Matthew over 11 years

your answer is specific to Windows; you should clarify that.
VISHAL DAGA over 10 years

You saying that for every process out of 4GB virtual memory, 1 GB is Kernel space which is same for every process and just holds mapping.. I cannot understand why!!, why 1GB is required just for mapping to starting location ?
Victor Choy about 8 years

Is there existences of kernel processes and what's the relationship or differences with userspace processes as asked in question?
Victor Choy about 8 years

A common process has its own kernel space and user space?
Victor Choy about 8 years

The last question is very good you put forward. But just software interruption INT 0x80 ，and then? It is not a good explanation for me . Could you explain in detail how the solution works for the question you put forward by yourself?
MeLikeyCode almost 7 years

The first part of this answer is incorrect. RAM is not split into kernel and user space. Virtual memory is. I tried editing the answer but the edit que has been full for days. Please fix. Look at Varun's answer below for more information.
problemofficer - n.f. Monica almost 7 years

@MeLikeyCode Isn't that a justifiable simplification in the context of trying to provide a widely understandable answer?
dshil almost 7 years

@problemofficer, I think, that a big simplification can provide a wrong basic understanding. Each should figure out that physical memory isn't divided into user space and kernel space, but the kernel provides an abstraction of virtual memory, that is divided into kernel and user space and later is mapped on a physical memory.
dshil almost 7 years

@VictorChoy, a process executes into two modes: user and kernel.

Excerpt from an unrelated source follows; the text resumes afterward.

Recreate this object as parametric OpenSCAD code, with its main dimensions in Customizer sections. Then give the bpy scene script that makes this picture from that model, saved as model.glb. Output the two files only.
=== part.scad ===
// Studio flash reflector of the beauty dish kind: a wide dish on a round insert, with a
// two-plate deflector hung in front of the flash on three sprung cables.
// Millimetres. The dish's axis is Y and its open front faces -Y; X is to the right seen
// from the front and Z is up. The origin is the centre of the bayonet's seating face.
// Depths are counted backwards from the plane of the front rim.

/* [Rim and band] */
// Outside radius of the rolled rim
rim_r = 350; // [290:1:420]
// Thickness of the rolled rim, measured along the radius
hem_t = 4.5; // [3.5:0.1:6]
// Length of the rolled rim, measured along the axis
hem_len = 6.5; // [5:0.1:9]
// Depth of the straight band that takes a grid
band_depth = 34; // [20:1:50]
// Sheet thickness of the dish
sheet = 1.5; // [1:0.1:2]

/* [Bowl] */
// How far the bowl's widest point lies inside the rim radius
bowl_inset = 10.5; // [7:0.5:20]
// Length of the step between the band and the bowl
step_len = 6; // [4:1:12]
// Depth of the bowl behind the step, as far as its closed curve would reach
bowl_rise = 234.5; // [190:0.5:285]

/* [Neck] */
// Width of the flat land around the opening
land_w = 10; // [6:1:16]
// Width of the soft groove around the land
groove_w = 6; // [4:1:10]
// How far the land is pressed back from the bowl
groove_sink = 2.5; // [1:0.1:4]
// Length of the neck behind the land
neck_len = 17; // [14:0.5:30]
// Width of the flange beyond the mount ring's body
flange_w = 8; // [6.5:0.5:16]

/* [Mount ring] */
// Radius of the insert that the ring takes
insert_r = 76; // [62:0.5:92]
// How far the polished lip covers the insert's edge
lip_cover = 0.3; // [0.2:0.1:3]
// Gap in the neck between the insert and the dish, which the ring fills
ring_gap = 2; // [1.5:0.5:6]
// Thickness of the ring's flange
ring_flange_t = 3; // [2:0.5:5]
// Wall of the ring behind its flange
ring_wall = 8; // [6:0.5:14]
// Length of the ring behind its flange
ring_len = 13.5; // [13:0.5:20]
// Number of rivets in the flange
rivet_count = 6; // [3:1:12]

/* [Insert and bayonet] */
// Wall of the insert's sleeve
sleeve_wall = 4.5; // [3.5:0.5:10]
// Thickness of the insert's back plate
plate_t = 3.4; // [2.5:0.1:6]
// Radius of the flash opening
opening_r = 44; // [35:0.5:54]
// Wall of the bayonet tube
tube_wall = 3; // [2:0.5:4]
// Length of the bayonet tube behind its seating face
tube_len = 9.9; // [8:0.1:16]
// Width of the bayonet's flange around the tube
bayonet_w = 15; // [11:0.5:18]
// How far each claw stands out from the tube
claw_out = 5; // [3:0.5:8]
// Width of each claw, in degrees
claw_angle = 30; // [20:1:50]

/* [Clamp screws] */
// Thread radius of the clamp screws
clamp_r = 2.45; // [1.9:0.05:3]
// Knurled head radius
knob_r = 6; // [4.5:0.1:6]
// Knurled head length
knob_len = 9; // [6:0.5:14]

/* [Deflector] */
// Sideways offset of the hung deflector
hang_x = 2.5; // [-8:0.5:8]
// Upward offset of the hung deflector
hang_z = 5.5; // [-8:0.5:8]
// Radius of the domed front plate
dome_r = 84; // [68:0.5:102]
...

The memory, that the process sees is unique to it. But for every processes running in the kernel mode (executing kernel code) there is only one space - kernel space.
dshil almost 7 years

Also, notice, that when a process is created, it's virtual memory is divided into 2 parts (user and kernel), where some part of virtual addresses are reserved for user mode and another for kernel mode.
roottraveller over 6 years

So per se, To run a user space process, it must be mapped to kernel space?
Jerry Coffin over 6 years

@roottraveller: I'm not sure what gave you that idea, but no, not at all. At the same time, a user-space process will normally have some (more or less hidden) kernel-space memory, so (for example) your process will have a user-space stack, and a kernel-space stack that's used when you make OS calls that need to run in kernel mode.
Ram Gupta almost 6 years

Yes there are kernel space processes. These are normally started at boot time or at the module load time. These are kernel threads and are seen within [ ] when you list with ps -ax. These threads execute in the kernel space. That is they have access to kernel resources and their scheduling is different. They can get higher priority than any user space process. Otherwise kernel space processes are similar to user space processes.